Very impressive! He's so cute.


----------



## miller123 (Aug 13, 2011)

Thanks! He used to not want to put his feet on the cupboards or drawers because they moved but now hes over that fear. I also think hes pretty cute to buttttttttt I may be a little bit biased :biggrin1:


----------



## tra_po (Aug 14, 2013)

Wow! Way to go, Miller! He's so smart! And the "stinky" is so adorable!


----------



## jabojenny (Sep 18, 2011)

Look at Miller go, and he get's the high drawers too! Wow! I haven't trained Timmy to do this but he closes Mae's expen gate which is a pain because her pee pad is in there :frusty: It's pretty amazing what you can teach these guys. I don't know about Miller but Timmy loves to learn new tricks and he's so proud when he does them.

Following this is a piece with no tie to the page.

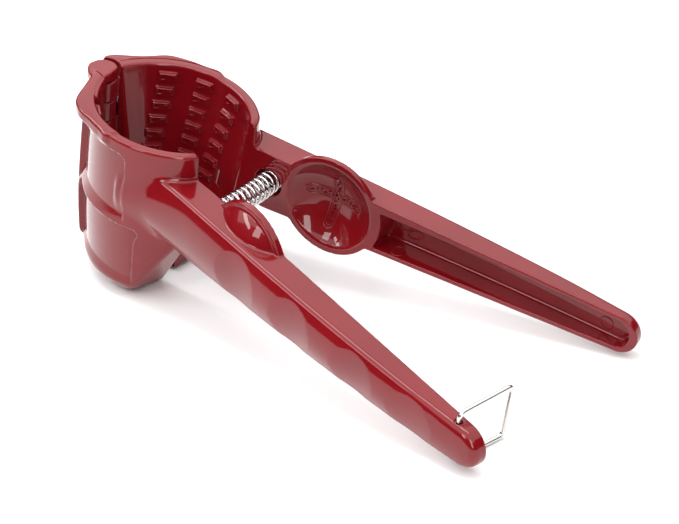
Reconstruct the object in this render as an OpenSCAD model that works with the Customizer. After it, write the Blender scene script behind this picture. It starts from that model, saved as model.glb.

We're teaching Mae the basics and she's catching on so fast! We're at the point of stressing "sit" because she thinks she's a bunny rabbit and hops all the time. Lucky for me Laurie taught her "settle" before I got her and she's great at that. I think Laurie might have had a reason to start her on that command early, she's a wiggly one.


----------



## Ruth4Havs (May 13, 2013)

Wow, Miller is really good!!:clap2:


----------



## sandypaws (Aug 8, 2012)

Great job Miller and Mom! WTG


----------



## Suzi (Oct 27, 2010)

Miller is so smart! How long have you been working on that trick?


----------



## miller123 (Aug 13, 2011)

Thanks everybody! We have been working on this trick for about 2-3 days, twice a day for 10-15 minutes after I come home from school. He is a very quick learner. Targets are my friends, I use them alot in agility and for training tricks. He does seem to enjoy learning tricks and showing off when he finally gets them right, but he also gets frustrated really quickly if he doesn't understand so I have to start slow with him and lay ground work, which was target or touch a little piece of tape. Then I put it on the cupboards and told him to touch and then slowly faded out the tape.


----------



## krandall (Jun 11, 2009)

Adorable!!!


----------